We re-iterated the reasons we were making this move and the many instances of affirmation by trusted brothers and sisters in Christ. Both of us believed we were doing the right thing as a family. And if this move was for the sake of the family, it was silly to let the move get in the way of family.

After finishing our coffee, we prayed, asking God’s forgiveness for our negligence, thanking Him for His amazing providence, and asking Him for guidance as we moved forward.

It felt good to be on the same page again. My husband recognized and affirmed the work I was doing, and I did the same about the sacrifices he was making for us. We promised to hold each other accountable in terms of Bible-reading and prayer. And we decided that we would both consciously make time for undistracted play with our child, even if that time had to be shorter than one would like.
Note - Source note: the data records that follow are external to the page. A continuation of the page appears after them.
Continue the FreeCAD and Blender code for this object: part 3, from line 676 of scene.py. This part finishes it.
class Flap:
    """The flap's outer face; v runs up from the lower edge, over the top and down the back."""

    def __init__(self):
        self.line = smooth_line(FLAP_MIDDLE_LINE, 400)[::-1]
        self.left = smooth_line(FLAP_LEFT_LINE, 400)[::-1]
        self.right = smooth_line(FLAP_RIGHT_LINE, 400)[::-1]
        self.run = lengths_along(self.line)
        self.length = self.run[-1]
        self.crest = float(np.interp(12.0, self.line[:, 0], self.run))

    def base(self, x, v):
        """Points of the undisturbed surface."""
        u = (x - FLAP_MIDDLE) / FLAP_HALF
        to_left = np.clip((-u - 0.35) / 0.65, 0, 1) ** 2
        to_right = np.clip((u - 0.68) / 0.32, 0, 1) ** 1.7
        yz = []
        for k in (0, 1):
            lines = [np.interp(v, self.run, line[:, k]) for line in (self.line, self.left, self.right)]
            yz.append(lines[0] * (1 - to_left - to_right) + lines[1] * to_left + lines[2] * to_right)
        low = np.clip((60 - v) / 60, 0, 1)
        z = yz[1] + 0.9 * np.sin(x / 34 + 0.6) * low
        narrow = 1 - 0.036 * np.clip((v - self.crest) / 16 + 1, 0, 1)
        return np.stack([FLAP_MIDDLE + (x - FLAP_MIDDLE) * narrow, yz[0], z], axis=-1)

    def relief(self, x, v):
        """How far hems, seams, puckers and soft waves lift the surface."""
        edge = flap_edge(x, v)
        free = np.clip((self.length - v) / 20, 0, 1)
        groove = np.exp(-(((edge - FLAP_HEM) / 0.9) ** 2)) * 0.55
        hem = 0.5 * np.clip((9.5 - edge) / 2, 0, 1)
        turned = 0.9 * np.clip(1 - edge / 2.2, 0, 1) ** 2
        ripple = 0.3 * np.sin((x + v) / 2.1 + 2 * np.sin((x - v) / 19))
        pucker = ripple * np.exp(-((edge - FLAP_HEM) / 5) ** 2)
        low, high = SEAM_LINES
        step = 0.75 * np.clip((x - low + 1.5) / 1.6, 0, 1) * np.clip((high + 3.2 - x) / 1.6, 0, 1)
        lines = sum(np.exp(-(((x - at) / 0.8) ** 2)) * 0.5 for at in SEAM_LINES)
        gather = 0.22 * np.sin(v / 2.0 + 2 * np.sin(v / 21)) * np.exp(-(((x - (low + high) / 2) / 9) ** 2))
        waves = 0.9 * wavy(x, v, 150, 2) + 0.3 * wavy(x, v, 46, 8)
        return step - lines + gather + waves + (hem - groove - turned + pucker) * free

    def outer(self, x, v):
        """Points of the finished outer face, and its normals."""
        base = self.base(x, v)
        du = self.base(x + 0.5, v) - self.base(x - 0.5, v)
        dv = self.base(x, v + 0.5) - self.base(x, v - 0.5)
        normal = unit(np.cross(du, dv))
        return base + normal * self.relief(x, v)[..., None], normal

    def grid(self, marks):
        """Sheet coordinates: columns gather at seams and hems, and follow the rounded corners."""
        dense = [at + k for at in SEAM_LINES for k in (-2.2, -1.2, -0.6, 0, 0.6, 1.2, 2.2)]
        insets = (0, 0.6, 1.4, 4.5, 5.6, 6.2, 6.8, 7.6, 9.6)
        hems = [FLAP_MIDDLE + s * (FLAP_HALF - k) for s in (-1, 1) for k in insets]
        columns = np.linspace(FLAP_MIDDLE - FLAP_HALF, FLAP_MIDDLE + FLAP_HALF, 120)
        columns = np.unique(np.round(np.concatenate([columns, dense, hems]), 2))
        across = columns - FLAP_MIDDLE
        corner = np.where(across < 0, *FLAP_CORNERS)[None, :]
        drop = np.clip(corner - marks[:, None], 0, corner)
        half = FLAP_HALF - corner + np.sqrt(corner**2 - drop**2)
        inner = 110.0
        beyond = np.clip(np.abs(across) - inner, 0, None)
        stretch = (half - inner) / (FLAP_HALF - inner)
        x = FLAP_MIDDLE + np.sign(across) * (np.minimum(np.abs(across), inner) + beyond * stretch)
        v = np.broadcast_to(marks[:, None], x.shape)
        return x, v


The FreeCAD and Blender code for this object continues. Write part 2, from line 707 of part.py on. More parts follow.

Setting aside time for God, people and coffee

Our coffee break didn’t necessarily accomplish anything on our “to-do list.” But it was so necessary and so good for us. Just like I told our newly-wed friend, even in the midst of life’s chaos, we need to make time for God, and make time for our spouses.

Ephesians 5:21 tells us to “Submit to one another out of reverence for Christ.” It’s hard to submit when we are so caught up in our own ideas of what needs to get done that we don’t spend time with the other person. Making time even in the middle of a hectic schedule is sometimes a form of sacrifice, but one that often comes with its own reward.

The Bible also says, “Marriage should be honored by all, and the marriage bed kept pure, for God will judge the adulterer and all the sexually immoral. Keep your lives free from the love of money and be content with what you have, because God has said, ‘Never will I leave you; never will I forsake you’” (Hebrews 13:4-5).

I had been stressed over the move and all the things I thought we needed to get done. Not all of them had a monetary value, but most of them were things the world expected us to accomplish. But God says, “Never will I leave you; never will I forsake you.”

Honoring our marriage took faith in that busy time. We had to trust that God would take care of us even if we didn’t finish everything on our to-do list, even if we made some drastic mistake or forgot something of utmost importance. We had to trust that God knew our human limitations, and that He would look out for us even as we took an hour here or two hours there to reconnect with our spouse, to serve each another, to see to our child’s emotional needs.

In the end, by God’s indescribable grace, we made the move. We’re still not entirely sure how everything worked out so well, except that God blessed us with incredible friends and families. And that He pushed us to take a blessed coffee break when we most needed it.